Bacteria are remarkably good swimmers—a trait that can harm human health. One of the most common bacterial infections in a healthcare setting comes from bacteria entering the body through catheters, thin tubes inserted in the urinary tract.
Though catheters are designed to draw fluids out of a patient, bacteria can propel themselves upstream and into the body via catheter tubes using a unique swimming motion, causing $300 million of catheter-associated urinary infections in the U.S. annually.
Now, an interdisciplinary project at Caltech has designed a new type of catheter tube that impedes the upstream mobility of bacteria, without the need for antibiotics or other chemical antimicrobial methods. With the new design, which was optimized by novel artificial intelligence (AI) technology, the number of bacteria that are able to swim upstream in laboratory experiments was reduced 100-fold.
A paper describing the study appears in the journal Science Advances. The work was a collaboration between the laboratories of Chiara Daraio, G. Bradford Jones Professor of Mechanical Engineering and Applied Physics and Heritage Medical Research Institute Investigator; Paul Sternberg, Bren Professor of Biology; John Brady, Chevron Professor of Chemical Engineering and Mechanical Engineering; and Anima Anandkumar, Bren Professor of Computing and Mathematical Sciences.
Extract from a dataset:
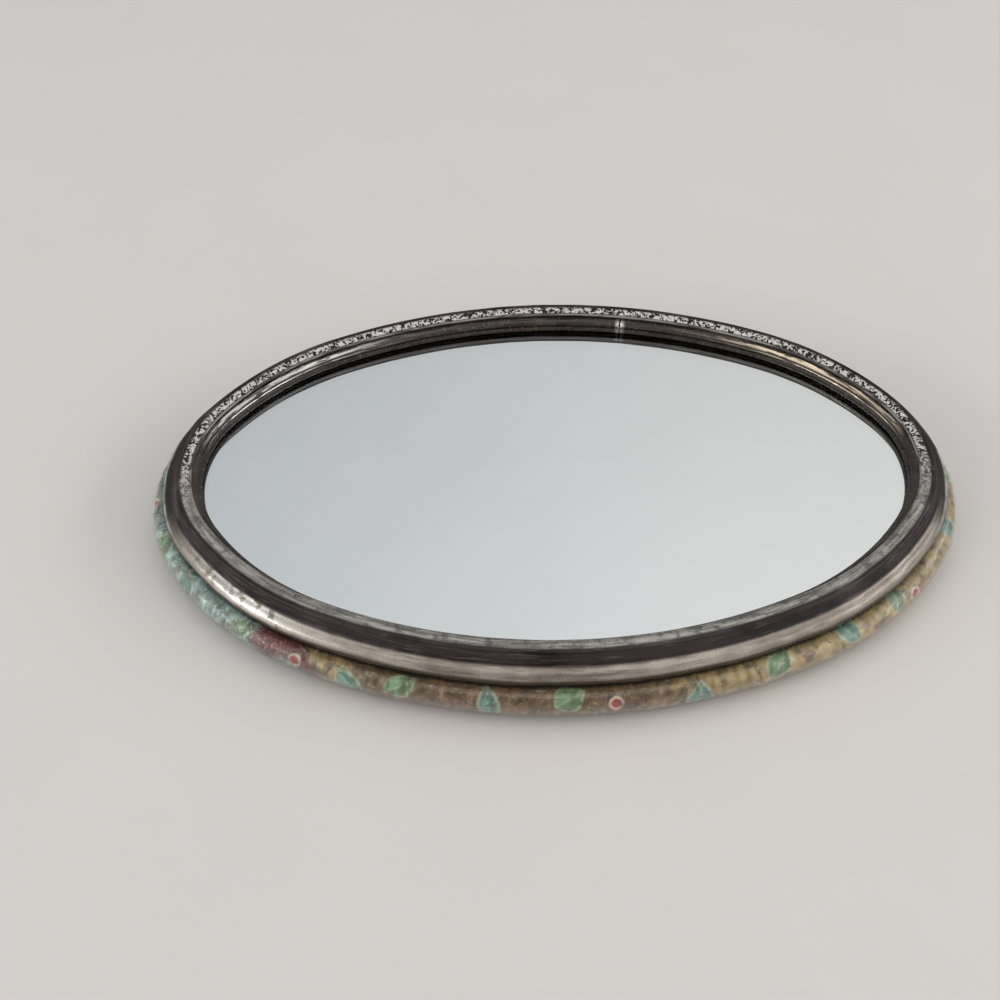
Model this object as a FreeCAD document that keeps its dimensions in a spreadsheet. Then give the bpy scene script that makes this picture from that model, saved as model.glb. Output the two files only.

In catheter tubes, fluid exhibits a so-called Poiseuille flow, an effect where fluid movement is faster in the center but slow near the wall, similar to the flow in a river’s current, where the velocity of the water varies from fast in the center to slow near the banks. Bacteria, as self-propelling organisms, exhibit a unique “two-step forward along the wall, one-step back in the middle” motion that produces their forward progress in tubular structures. Researchers in the Brady lab had previously modeled this phenomenon.
“One day, I shared this intriguing phenomenon with Chiara Daraio, framing it simply as a ‘cool thing,’ and her response shifted the conversation toward a practical application,” says Tingtao Edmond Zhou, postdoctoral scholar in chemical engineering and a co-first author of the study. “Chiara’s research often plays with all kinds of interesting geometries, and she suggested tackling this problem with simple geometries.”
Following that suggestion, the team designed tubes with triangular protrusions, like shark fins, along the inside of the tube’s walls. Simulations yielded promising results: These geometric structures effectively redirected bacterial movement, propelling them toward the center of the tube where the faster flow pushed them back downstream. The triangles’ fin-like curvature also generated vortices that further disrupted bacterial progress.
Zhou and his collaborators aimed to verify the design experimentally but needed additional biology expertise. For that, Zhou reached out to Olivia Xuan Wan, a postdoctoral scholar in the Sternberg laboratory.
“I study nematode navigation, and this project resonated deeply with my specialized interest in motion trajectories,” says Wan, who is also a co-first author on the new paper. For years, the Sternberg laboratory has conducted research into the navigation mechanisms of the nematode Caenorhabditis elegans, a rice grain–sized soil organism commonly studied in research labs and thus had many of the tools to observe and analyze the movements of microscopic organisms.
The team quickly transitioned from theoretical modeling to practical experimentation, using 3D printed catheter tubes and high-speed cameras to monitor bacterial progress. The tubes with triangular inclusions resulted in a reduction of upstream bacterial movement by two orders of magnitude (a 100-fold decrease).
The team then continued simulations to determine the most effective triangular obstacle shape to impede bacteria’s upstream swimming. They then fabricated microfluidic channels analogous to common catheter tubes with the optimized triangular designs to observe the movement of E. coli bacteria under various flow conditions. The observed trajectories of the E. coli within these microfluidic environments aligned almost perfectly with the simulated predictions.
The collaboration grew as the researchers aimed to continue improving the geometric tube design. Artificial intelligence experts in the Anandkumar laboratory provided the project with cutting-edge AI methods called neural operators. This technology was able to accelerate the catheter design optimization computations so they required not days but minutes. The resulting model proposed tweaks to the geometric design, further optimizing the triangle shapes to prevent even more bacteria from swimming upstream. The final design enhanced the efficacy of the initial triangular shapes by an additional 5 percent in simulations.
“A collaborative spirit defines Caltech,” says Sternberg. “Caltech people help each other. This endeavor was truly an interdisciplinary journey, weaving together diverse fields of study.”
“Our journey from theory to simulation, experiment, and, finally, to real-time monitoring within these microfluidic landscapes is a compelling demonstration of how theoretical concepts can be brought to life, offering tangible solutions to real-world challenges,” says Zhou. “I’m very lucky to be at Caltech with so many talented colleagues.”